=== Data segment ===

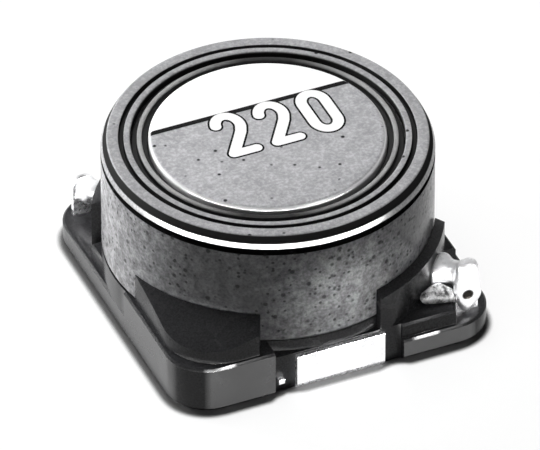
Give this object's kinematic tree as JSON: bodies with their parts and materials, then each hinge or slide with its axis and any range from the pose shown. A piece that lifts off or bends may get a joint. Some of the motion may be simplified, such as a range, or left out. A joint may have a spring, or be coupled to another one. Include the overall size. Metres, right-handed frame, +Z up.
{
  "type": "shielded surface-mount power inductor",
  "caption": "Low square inductor for a circuit board: a wound drum core inside a ring-shaped ferrite shield, on a moulded base with solder pads.",
  "frame": {"origin": "middle of the mounting plane, under the base", "axes": "+Z up out of the circuit board, -Y towards the front terminal, X along the width of the solder pads"},
  "size_m": [0.0126, 0.0126, 0.0068],
  "materials": {
    "black_resin": "moulded, slightly glossy",
    "ferrite": "sintered, finely speckled, satin",
    "enamelled_copper": "glossy enamel over copper",
    "grey_resin": "matt",
    "adhesive": "cured, matt",
    "tinned_strip": "bright tin plate",
    "solder": "bright solder",
    "cement": "grainy"
  },
  "bodies": {
    "root": {"base": "black_resin", "drum_core": "ferrite", "ring_core": "ferrite", "winding": "enamelled_copper", "spacer_ring": "grey_resin", "seat_adhesive": "adhesive", "front_terminal": "tinned_strip", "back_terminal": "tinned_strip", "start_lead": "enamelled_copper", "finish_lead": "enamelled_copper", "start_solder": "solder", "finish_solder": "solder", "start_cement": "cement", "finish_cement": "cement"}
  },
  "joints": []
}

===

• _Problem to work on_
Give an exact copy of all the data shown above.

• _Response_
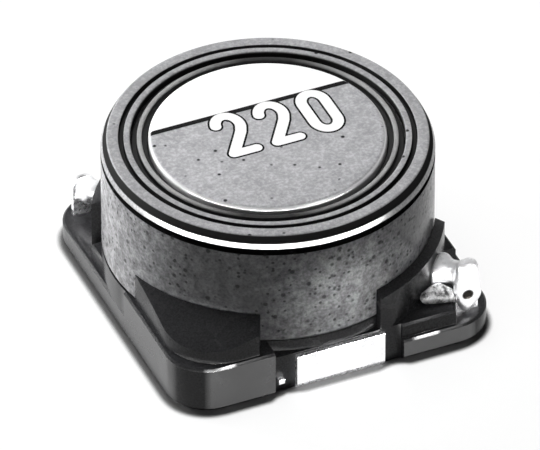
Give this object's kinematic tree as JSON: bodies with their parts and materials, then each hinge or slide with its axis and any range from the pose shown. A piece that lifts off or bends may get a joint. Some of the motion may be simplified, such as a range, or left out. A joint may have a spring, or be coupled to another one. Include the overall size. Metres, right-handed frame, +Z up.
{
  "type": "shielded surface-mount power inductor",
  "caption": "Low square inductor for a circuit board: a wound drum core inside a ring-shaped ferrite shield, on a moulded base with solder pads.",
  "frame": {"origin": "middle of the mounting plane, under the base", "axes": "+Z up out of the circuit board, -Y towards the front terminal, X along the width of the solder pads"},
  "size_m": [0.0126, 0.0126, 0.0068],
  "materials": {
    "black_resin": "moulded, slightly glossy",
    "ferrite": "sintered, finely speckled, satin",
    "enamelled_copper": "glossy enamel over copper",
    "grey_resin": "matt",
    "adhesive": "cured, matt",
    "tinned_strip": "bright tin plate",
    "solder": "bright solder",
    "cement": "grainy"
  },
  "bodies": {
    "root": {"base": "black_resin", "drum_core": "ferrite", "ring_core": "ferrite", "winding": "enamelled_copper", "spacer_ring": "grey_resin", "seat_adhesive": "adhesive", "front_terminal": "tinned_strip", "back_terminal": "tinned_strip", "start_lead": "enamelled_copper", "finish_lead": "enamelled_copper", "start_solder": "solder", "finish_solder": "solder", "start_cement": "cement", "finish_cement": "cement"}
  },
  "joints": []
}